I didn’t sleep well. When we got back to Milwaukee, I ended up sleeping from 2pm-6pm, then I had to wake my ass up, shower, and get down to Racine for my friend’s graduation party. Lots of family and kids there. So different from our old punk rock scene. One person from it’s dying from cancer. He might have died from crack and heroin, but it looks like it’s gonna be cancer. Fucked up. Benito was so lit up; he flashed his dimple and giggled his drunken Benito giggle all night, kept telling me how fond of me he is. We‘ve known each other about 15 years now. He has these pictures of me and I truly did look like my namesake/nickname, Marcie from Peanuts. Bob and huge, I mean HUGE dorky glasses. Tights under shorts, Pixies tee shirt velvet biker jacket and pleather punker boots cuz I didn‘t wear leather (I was a member of PETA back then). All of his brothers were there and they all have those damn cute as hell dimples. Paul’s is kind of hidden, but it’s there. I had my first S’more in years. We tried playing Ouija board with Benito’s nephew, who’d just finished his first week in high school, but it was too loud, too many distractions, and I don’t believe in that game anymore. I told him he and his friends needed to go play it later in a quieter environment where they could concentrate.

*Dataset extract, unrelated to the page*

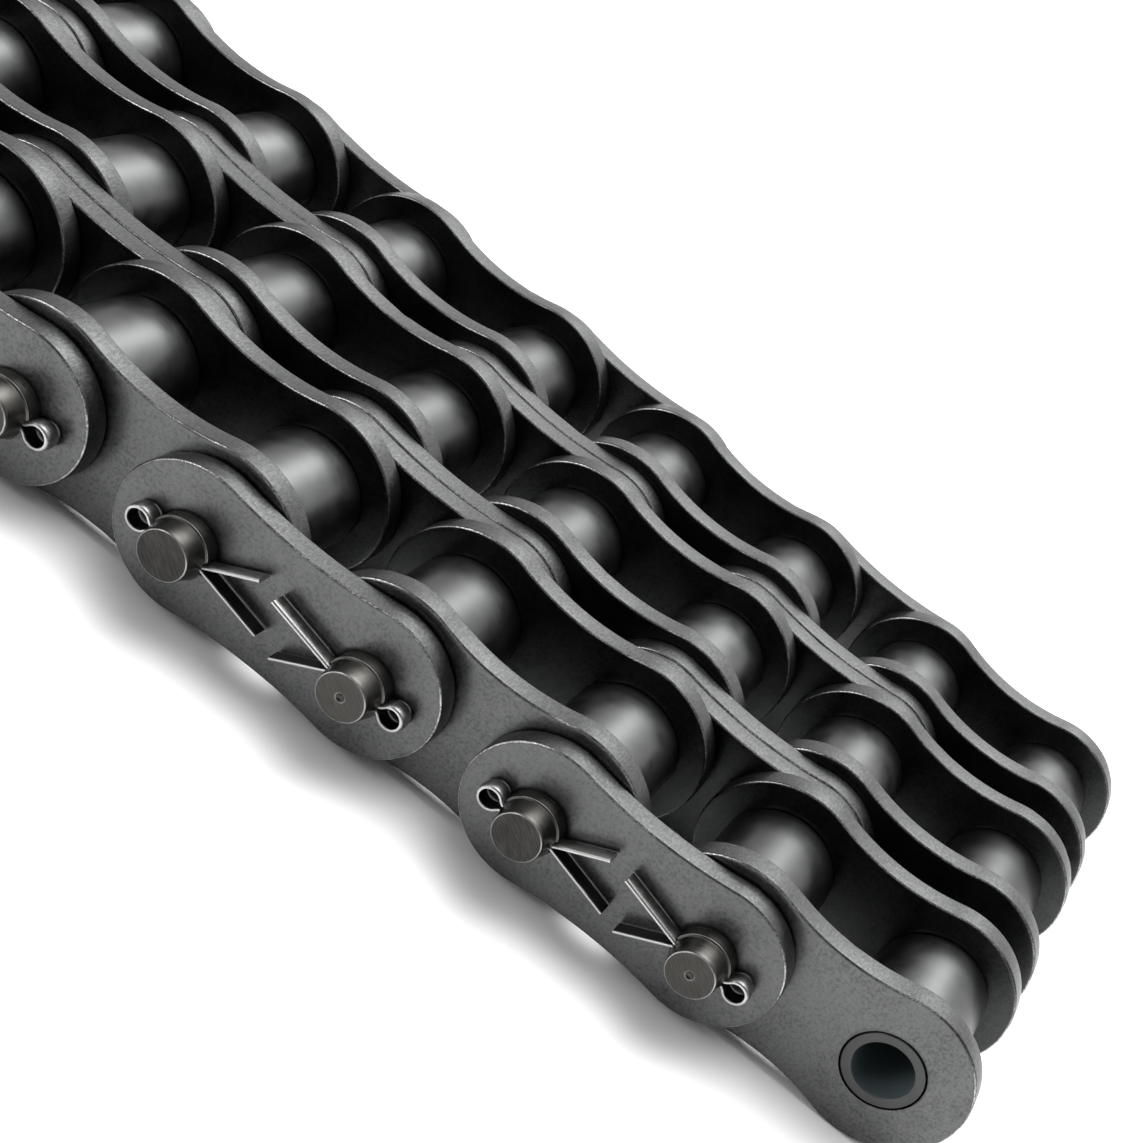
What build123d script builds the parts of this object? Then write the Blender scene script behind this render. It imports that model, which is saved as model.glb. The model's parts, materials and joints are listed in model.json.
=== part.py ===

When I got home I smelled strongly of bonfire. It sort of distracted me while I slept, but I was too lazy and way, way, way too tired to shower. It wasn’t so bad. Tony told me I was cute. I think I blushed. He’s so quiet and then he tells me I’m cute. Haha. I’m glad people love me. I love people but bury my feelings a lot. Don’t convey it.
Today there were two bizarre incidents. Rebecca and I walked her dog down Brady St and over to the lake, near the art museum. A kite festival was going on and people were flying some cool, huge kites shaped like squids, centipedes, and scorpions. On the way back, on the other side of Lincoln Memorial Dr, a person dressed like a clown whizzed by on a little motorized car, looked over in our direction with that freshly painted, garrish, scary clown face complete with the drawn on smile, and then looked away. The day was overcast, and I’d just been talking with Heidi about the clown in Stephen King’s book It. *Shiver*.

Bec was gonna make us Bloody Marys, but she needed some tomato juice. I held her dog while she waited in the long line at Walgreen’s. When she came out, we had to pass the tiny terrier variation dog tied by the garbage can. The little midget fuck lunged at Ruby, revealing its sharp dagger teeth, snarling fiercely, and I do mean fiercely for a little rat of a dog. Then its leash slipped from the garbage can, and tried to bite Bec! But I grabbed the leash and managed to pull it away. Crazy little fuck. I wanted to go find its owner to tell him or her that the dog wasn’t securely fastened to the pail, and the owner was older and bat shit crazy. The dog’s name was Peanut. I petted it. It was like Jeckel and Hyde dog. Super awful then super cute. Brady St is still so full of freaks.